Presiden Irak terpilih Abdul Latif Rashid berjanji akan melindungi konstitusi, kedaulatan, persatuan, dan kemerdekaan Irak, serta mengerahkan segala upaya guna membawa kekuatan politik lebih dekat melalui dialog, termasuk menyelesaikan masalah antara wilayah semiotonom Kurdistan dan pemerintah pusat di Baghdad.
Baghdad, Irak (Xinhua) – Presiden Irak yang baru terpilih Abdul Latif Rashid mulai menjabat pada Senin (17/10), mengungkapkan harapannya agar pemerintahan yang baru dapat dibentuk dengan cepat.
“Kami memikirkan apa yang ditunggu rakyat Irak dari pemerintahan baru, yang kami harapkan dapat dibentuk dengan cepat, serta bersifat kuat, efisien, dan terpadu guna memenuhi aspirasi rakyat akan keamanan, stabilitas, dan pelayanan,” kata Rashid dalam pidato yang disiarkan di televisi dalam upacara yang diadakan di istana kepresidenan di Baghdad.
Rashid berjanji akan melindungi konstitusi, kedaulatan, persatuan, dan kemerdekaan Irak, serta mengerahkan segala upaya guna membawa kekuatan politik lebih dekat melalui dialog, termasuk menyelesaikan masalah antara wilayah semiotonom Kurdistan dan pemerintah pusat di Baghdad.
“Saya juga akan berusaha membangun hubungan yang kuat dan seimbang antara Irak, negara-negara tetangga, dan masyarakat internasional untuk mendukung kepentingan bersama,” tambah Rashid.
Pada 13 Oktober, parlemen Irak memilih Rashid sebagai presiden baru, menandai sebuah langkah penting menuju pembentukan pemerintahan baru negara itu dan mengakhiri kebuntuan politik yang berlangsung selama setahun.
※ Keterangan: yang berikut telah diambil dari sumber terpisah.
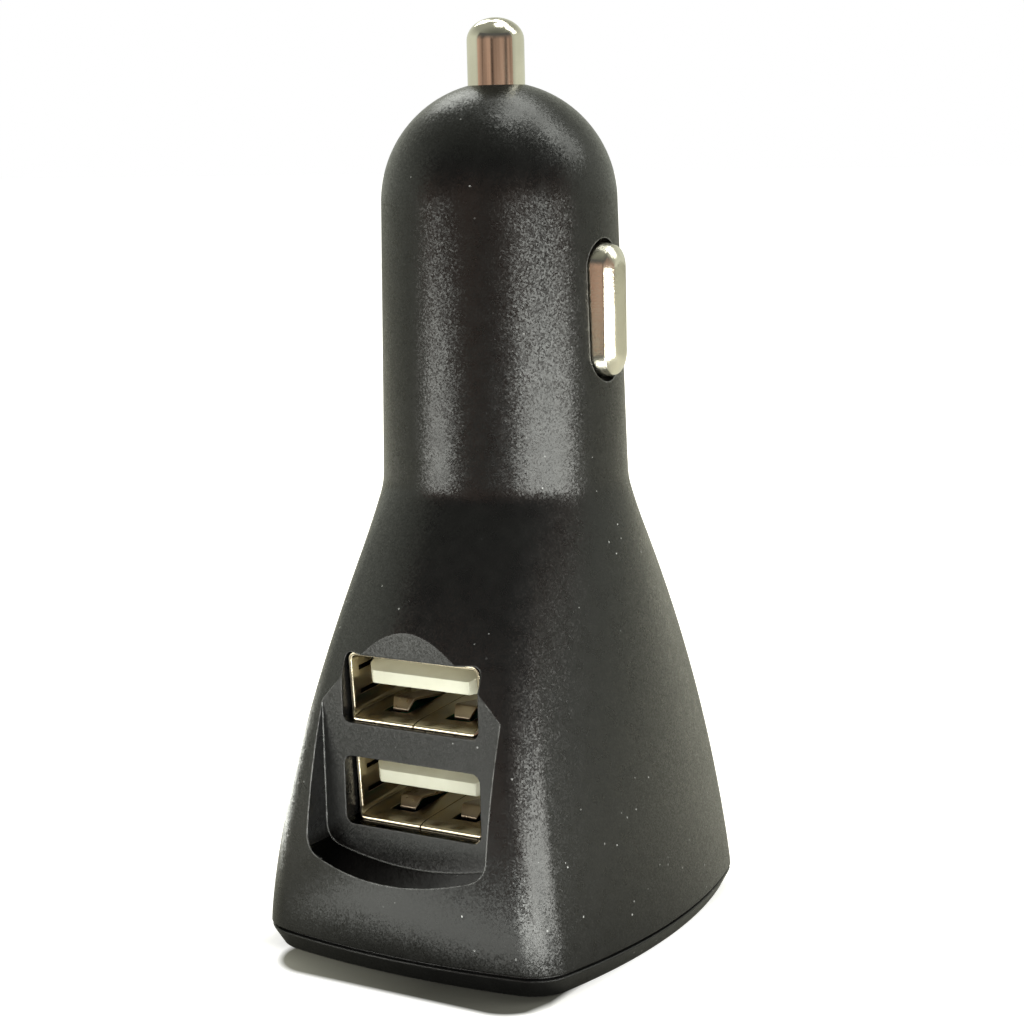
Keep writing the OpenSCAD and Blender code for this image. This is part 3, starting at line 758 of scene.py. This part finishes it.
def black_plastic(name, level, roughness, tilt, has_pocket):
    finish = Finish(name)
    facets = finish.cells(GRAIN_CELLS, "Color")
    lean = finish.vector("SUBTRACT", facets, (0.5, 0.5, 0.5))
    soft_normal = finish.rounded_edges(EDGE_RADIUS)
    true_normal = finish.node("ShaderNodeNewGeometry", {}, {}, "Normal")
    # Painted highlight: where the Bevel normal turns away from the true normal, edges get a paler grey,
    # broken up by noise, above the foot and weaker round the ports.
    edge_highlight = finish.edge_mask(soft_normal, true_normal, 0.995, 0.93)
    broken = finish.ramp(finish.noise(1500.0), 0.35, 0.55, 0.3, 1.0)
    clusters = finish.ramp(finish.noise(70.0, 1.0), 0.45, 0.6)
    some_cells = finish.red(finish.cells(DUST_CELLS, "Color")) > 1 - DUST_SHARE
    specks = (finish.cells(DUST_CELLS, "Distance") < DUST_SIZE) * some_cells * clusters
    patches = finish.noise(700.0)
    rough = finish.ramp(patches, 0.3, 0.7, roughness - 0.02, roughness + 0.03)
    color = finish.mix(finish.ramp(patches, 0.35, 0.7), grey(level), grey(level * 1.4))
    height = finish.part(finish.place, "Z")
    across = finish.part(finish.place, "X").maths("ABSOLUTE")
    around_ports = (across < PORTS_HALF_WIDTH) * (height > PORTS_BOTTOM) * (height < PORTS_TOP)
    edge_highlight = edge_highlight * (height > EDGE_HIGHLIGHT_ABOVE) * (1 - around_ports * 0.8)
    if has_pocket:
        depth = finish.part(finish.place, "Y")
        flat = (depth > -(POCKET_Y + 0.02) * MM) * (depth < -(POCKET_Y - 0.02) * MM)
        speckled = finish.mix(finish.red(facets), grey(level * 0.4), grey(level * 2.4))
        color = finish.mix(flat, color, speckled)
        # Painted shade: the bottom of the pocket, which faces up, is painted black; it is also smoother, with
        # less grain.
        bottom = (finish.part(true_normal, "Z") > 0.6) * (height < POCKET_BOTTOM_TOP)
        rough = rough - bottom * 0.16 + flat * 0.06
        tilt = tilt * (1 - (bottom + flat * 0.3))
        color = finish.mix(bottom, color, grey(0.0))
    # The painted edge highlight is mixed into the base colour here.
    color = finish.mix(edge_highlight * broken, color, grey(EDGE_HIGHLIGHT_GREY))
    color = finish.mix(specks, color, grey(DUST_GREY))
    amount = finish.node("ShaderNodeVectorMath", {"operation": "SCALE"}, {0: lean, "Scale": tilt})
    normal = finish.vector("NORMALIZE", finish.vector("ADD", soft_normal, amount))
    return finish.surface(Base_Color=color, Roughness=rough, Normal=normal, Specular_IOR_Level=0.5)


housing.data.materials.clear()
housing.data.materials.append(black_plastic("black_spark_eroded", 0.0035, 0.28, 0.15, True))
end_cap.data.materials.append(black_plastic("black_cap", 0.004, 0.34, 0.1, False))

# %% [markdown]
# Plated parts differ by how the base metal was worked: the pin is bright nickel with faint rubbing
# marks, the pressed contacts have a slight orange peel, the port sheet is satin with a warm cast,
# and the springs are drawn wire. The port's spring fingers are the same sheet, with a darker copy
# of its colour as painted shade. Scratches are long noise, stretched by a Mapping node, and edges
# have a brighter colour as a painted highlight.

# %% Metals
FINE_EDGE_RADIUS = 0.08 * MM
SCRATCH_DEPTH = 0.01 * MM
PEEL_DEPTH = 0.02 * MM


def metal(name, color, roughness, stretch, marks, variation=0.25, peel=0.0):
    finish = Finish(name)
    stretched = finish.node("ShaderNodeMapping", {}, {"Vector": finish.place, "Scale": stretch})
    lines = finish.noise(1800.0, 3.0, stretched)
    cloud = finish.noise(220.0, 3.0)
    rough = finish.ramp(lines, 0.3, 0.7, roughness * (1 - variation), roughness * (1 + variation))
    tone = finish.mix(finish.ramp(cloud, 0.35, 0.65), color, brighter(color, 0.88))
    soft_normal = finish.rounded_edges(FINE_EDGE_RADIUS)
    true_normal = finish.node("ShaderNodeNewGeometry", {}, {}, "Normal")
    # Painted highlight: edges, found where the Bevel normal turns, get a brighter copy of the metal's colour.
    edges = finish.edge_mask(soft_normal, true_normal, 0.985, 0.9)
    tone = finish.mix(edges, tone, brighter(color, 1.5))
    normal = finish.bump(lines, marks, SCRATCH_DEPTH, soft_normal)
    if peel:
        normal = finish.bump(finish.noise(4500.0), peel, PEEL_DEPTH, normal)
    return finish.surface(Base_Color=tone, Metallic=1.0, Roughness=rough, Normal=normal)


NICKEL = (0.80, 0.765, 0.65, 1.0)
plating = metal("bright_plating", NICKEL, 0.14, (1.0, 1.0, 0.15), 0.06)
pressed = metal("pressed_plating", NICKEL, 0.2, (1.0, 1.0, 0.15), 0.1, 0.25, 0.7)
port_steel = metal("port_sheet", (0.58, 0.51, 0.385, 1.0), 0.22, (1.0, 0.2, 1.0), 0.05, 0.1)
# Painted shade: the spring fingers are the same sheet as the shell, given a darker, browner copy of its
# colour.
shaded_finger_steel = metal("finger_sheet_painted_shade", (0.36, 0.29, 0.21, 1.0), 0.3, (1.0, 0.2, 1.0), 0.05, 0.1)
wire = metal("spring_wire", (0.52, 0.51, 0.5, 1.0), 0.32, (1.0, 1.0, 1.0), 0.2)
brass = metal("brass_turned", (0.72, 0.52, 0.24, 1.0), 0.28, (1.0, 1.0, 0.1), 0.3)
gold = metal("gold_strip", (0.83, 0.62, 0.29, 1.0), 0.22, (1.0, 0.1, 1.0), 0.2)
copper = metal("enamelled_copper", (0.62, 0.27, 0.12, 1.0), 0.25, (1.0, 1.0, 1.0), 0.15)
pin.data.materials.append(plating)
for piece in contacts:
    piece.data.materials.append(pressed)
for piece in shells:
    piece.data.materials.clear()
    piece.data.materials.append(shaded_finger_steel if "fingers" in piece.name else port_steel)

# %% [markdown]
# The rest is plastic, ceramic and board: off-white nylon for the tongues, green solder mask with
# tracks under it, dull black component bodies, and a glossy dark blue sleeve on the capacitors.

# %% Plastics, ceramic and boards
def moulded(name, first, second, roughness, scale, grain, coat=0.0):
    finish = Finish(name)
    cloud = finish.noise(scale, 3.0)
    fine = finish.noise(scale * 9)
    tone = finish.mix(finish.ramp(cloud, 0.3, 0.7), first, second)
    rough = finish.ramp(fine, 0.3, 0.7, roughness - 0.05, roughness + 0.05)
    normal = finish.bump(fine, grain, PEEL_DEPTH)
    return finish.surface(Base_Color=tone, Roughness=rough, Normal=normal, Coat_Weight=coat)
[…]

Menurut sistem pembagian kekuasaan di Irak setelah 2003, kursi kepresidenan harus diduduki oleh orang Kurdi, jabatan ketua parlemen oleh orang Sunni, dan jabatan perdana menteri oleh orang Syiah.
Rashid terpilih di saat ketegangan politik terus meningkat dalam beberapa bulan terakhir antara Gerakan Sadrist yang dipimpin ulama Syiah Moqtada al-Sadr, pemenang terbesar dalam pemilihan parlemen pada 2021, dan rival-rival mereka dalam Kerangka Koordinasi (Coordination Framework/CF), sebuah kelompok payung partai parlemen Syiah.
Al-Sadr menuntut pembubaran parlemen dan mengadakan pemilihan umum lebih awal, tetapi ditolak oleh partai-partai CF, yang menjadi blok terbesar setelah al-Sadr memerintahkan para pengikutnya untuk mundur dari parlemen pada Juni.